> _Aim_
Copy down all of the data underneath, exactly as shown.

***

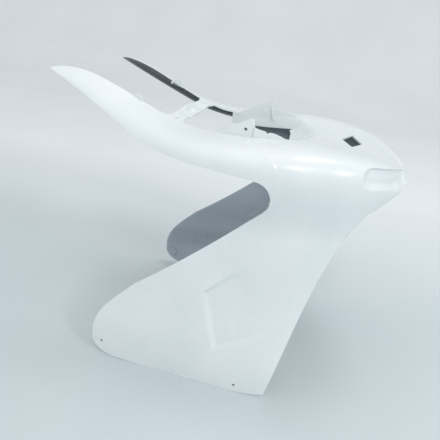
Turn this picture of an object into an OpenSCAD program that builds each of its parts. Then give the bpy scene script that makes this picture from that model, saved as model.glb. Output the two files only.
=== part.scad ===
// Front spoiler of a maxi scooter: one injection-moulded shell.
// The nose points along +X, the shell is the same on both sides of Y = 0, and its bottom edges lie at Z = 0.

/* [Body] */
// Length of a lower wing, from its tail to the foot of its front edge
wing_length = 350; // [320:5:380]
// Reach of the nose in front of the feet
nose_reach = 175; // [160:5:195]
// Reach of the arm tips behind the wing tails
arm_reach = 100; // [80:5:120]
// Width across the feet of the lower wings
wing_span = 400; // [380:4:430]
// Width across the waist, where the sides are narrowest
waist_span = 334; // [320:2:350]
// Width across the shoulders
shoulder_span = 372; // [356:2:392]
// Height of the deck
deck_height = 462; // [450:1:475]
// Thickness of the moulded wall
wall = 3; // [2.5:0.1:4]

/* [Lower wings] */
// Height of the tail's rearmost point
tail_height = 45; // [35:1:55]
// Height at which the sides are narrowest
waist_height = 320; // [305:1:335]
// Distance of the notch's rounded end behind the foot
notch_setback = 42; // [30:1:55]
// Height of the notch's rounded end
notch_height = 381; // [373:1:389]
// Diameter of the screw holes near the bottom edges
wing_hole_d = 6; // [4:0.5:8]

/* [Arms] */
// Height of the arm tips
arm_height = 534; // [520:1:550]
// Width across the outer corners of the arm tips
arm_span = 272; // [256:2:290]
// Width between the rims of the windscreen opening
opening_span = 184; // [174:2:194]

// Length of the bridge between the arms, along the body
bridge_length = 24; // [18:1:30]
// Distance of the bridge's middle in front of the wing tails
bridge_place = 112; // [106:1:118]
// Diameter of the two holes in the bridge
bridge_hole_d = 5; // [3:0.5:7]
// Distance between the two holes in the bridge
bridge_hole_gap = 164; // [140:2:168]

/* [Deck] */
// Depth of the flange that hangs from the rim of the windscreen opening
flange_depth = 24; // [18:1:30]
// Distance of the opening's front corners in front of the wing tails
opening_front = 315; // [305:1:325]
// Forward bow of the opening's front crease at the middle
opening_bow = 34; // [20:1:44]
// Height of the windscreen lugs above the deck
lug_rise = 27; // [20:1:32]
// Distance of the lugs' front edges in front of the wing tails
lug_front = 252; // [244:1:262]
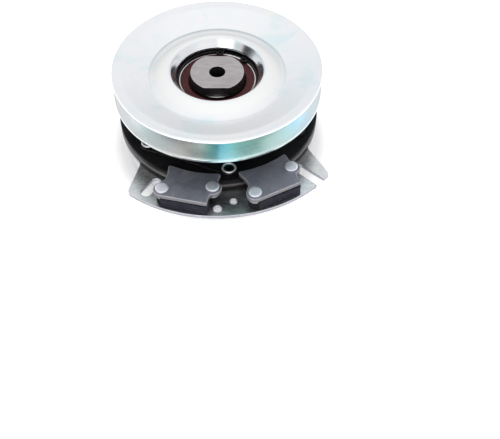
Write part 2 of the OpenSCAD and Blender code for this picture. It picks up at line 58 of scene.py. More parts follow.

***

> _Output_
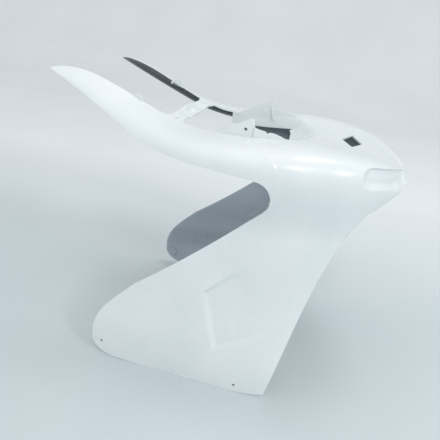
Turn this picture of an object into an OpenSCAD program that builds each of its parts. Then give the bpy scene script that makes this picture from that model, saved as model.glb. Output the two files only.
=== part.scad ===
// Front spoiler of a maxi scooter: one injection-moulded shell.
// The nose points along +X, the shell is the same on both sides of Y = 0, and its bottom edges lie at Z = 0.

/* [Body] */
// Length of a lower wing, from its tail to the foot of its front edge
wing_length = 350; // [320:5:380]
// Reach of the nose in front of the feet
nose_reach = 175; // [160:5:195]
// Reach of the arm tips behind the wing tails
arm_reach = 100; // [80:5:120]
// Width across the feet of the lower wings
wing_span = 400; // [380:4:430]
// Width across the waist, where the sides are narrowest
waist_span = 334; // [320:2:350]
// Width across the shoulders
shoulder_span = 372; // [356:2:392]
// Height of the deck
deck_height = 462; // [450:1:475]
// Thickness of the moulded wall
wall = 3; // [2.5:0.1:4]

/* [Lower wings] */
// Height of the tail's rearmost point
tail_height = 45; // [35:1:55]
// Height at which the sides are narrowest
waist_height = 320; // [305:1:335]
// Distance of the notch's rounded end behind the foot
notch_setback = 42; // [30:1:55]
// Height of the notch's rounded end
notch_height = 381; // [373:1:389]
// Diameter of the screw holes near the bottom edges
wing_hole_d = 6; // [4:0.5:8]

/* [Arms] */
// Height of the arm tips
arm_height = 534; // [520:1:550]
// Width across the outer corners of the arm tips
arm_span = 272; // [256:2:290]
// Width between the rims of the windscreen opening
opening_span = 184; // [174:2:194]

// Length of the bridge between the arms, along the body
bridge_length = 24; // [18:1:30]
// Distance of the bridge's middle in front of the wing tails
bridge_place = 112; // [106:1:118]
// Diameter of the two holes in the bridge
bridge_hole_d = 5; // [3:0.5:7]
// Distance between the two holes in the bridge
bridge_hole_gap = 164; // [140:2:168]

/* [Deck] */
// Depth of the flange that hangs from the rim of the windscreen opening
flange_depth = 24; // [18:1:30]
// Distance of the opening's front corners in front of the wing tails
opening_front = 315; // [305:1:325]
// Forward bow of the opening's front crease at the middle
opening_bow = 34; // [20:1:44]
// Height of the windscreen lugs above the deck
lug_rise = 27; // [20:1:32]
// Distance of the lugs' front edges in front of the wing tails
lug_front = 252; // [244:1:262]
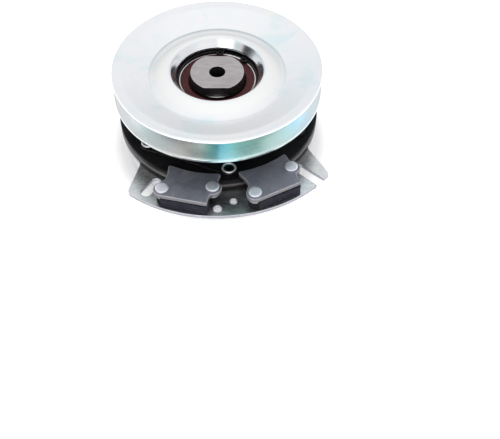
Write part 2 of the OpenSCAD and Blender code for this picture. It picks up at line 58 of scene.py. More parts follow.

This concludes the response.